Melanie Wietkamp

Data Polygamy: The Many-Many Relationships among Urban Spatio-Temporal Data Sets

Außerordentliches Lunchtime Seminar
Monday, 4. September 2017 - 12:00 to 13:00, Leo 1.2, Leonardo-Campus 1

Fernando Chirigati
Department of Computer Science and Engineering
Tandon School of Engineering
New York University

Title: Data Polygamy: The Many-Many Relationships among Urban Spatio-Temporal Data Sets


The increasing ability to collect data from urban environments, coupled with a push towards openness by governments, has resulted in the availability of numerous spatio-temporal data sets covering diverse aspects of a city. Discovering relationships between these data sets can produce new insights by enabling domain experts to not only test but also generate hypotheses. However, discovering these relationships is difficult. First, a relationship between two data sets may occur only at certain locations and/or time periods. Second, the sheer number and size of the data sets, coupled with the diverse spatial and temporal scales at which the data is available, presents computational challenges on all fronts, from indexing and querying to analyzing them. Finally, it is non-trivial to differentiate between meaningful and spurious relationships. In this talk, I will discuss our ongoing research on uncovering interesting patterns and interactions in urban data while addressing the aforementioned challenges. I will first present Data Polygamy, a scalable and efficient topology-based framework that allows users to query for relationships between spatio-temporal data sets. I will then demo a visual interface that we have created for Data Polygamy, which demonstrates how visualization can help in the discovery of relationships that are potentially interesting for the user. Finally, I will give an overview of our current work on further pruning relationship query results that are not statistically significant, and therefore, that are potentially spurious.

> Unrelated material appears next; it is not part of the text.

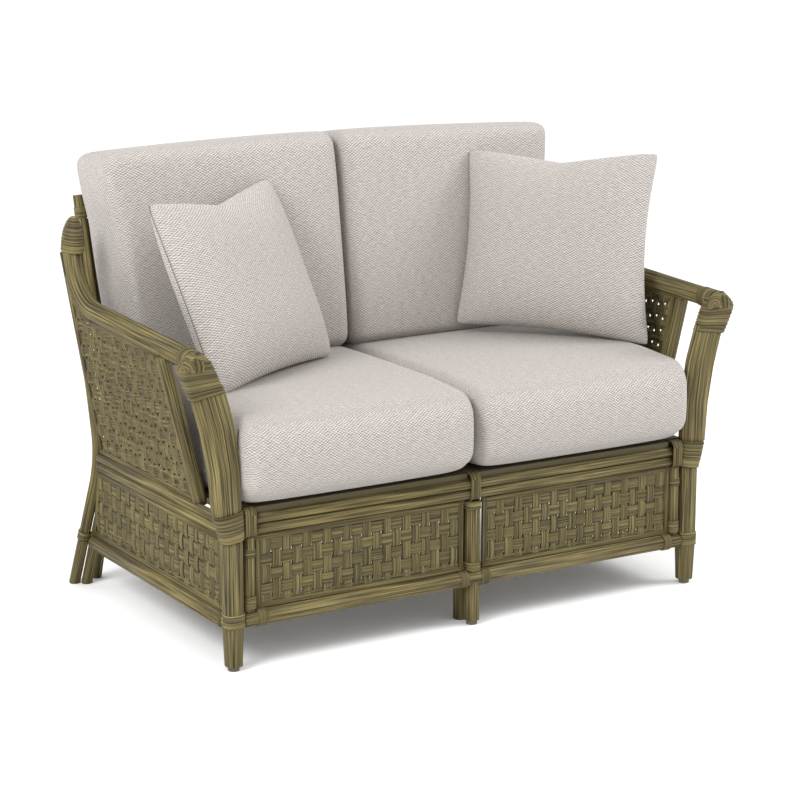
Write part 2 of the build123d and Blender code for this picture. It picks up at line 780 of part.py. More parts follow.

Fernando Chirigati is a Research Assistant and Doctoral Candidate at the Department of Computer Science and Engineering at NYU Tandon School of Engineering. His research interests are mainly in the area of scientific data management, including provenance management and analytics, large-scale data analysis, computational reproducibility, and data visualization. He has received several awards, including the SIGMOD 2017 Most Reproducible Paper Award, the Pearl Brownstein Doctoral Research Award, and the Deborah Rosenthal MD Award. He is also the Reproducibility Editor of Elsevier's Information Systems Journal, and one of the chief architects of ReproZip, a tool that facilitates reproducibility of existing computational experiments.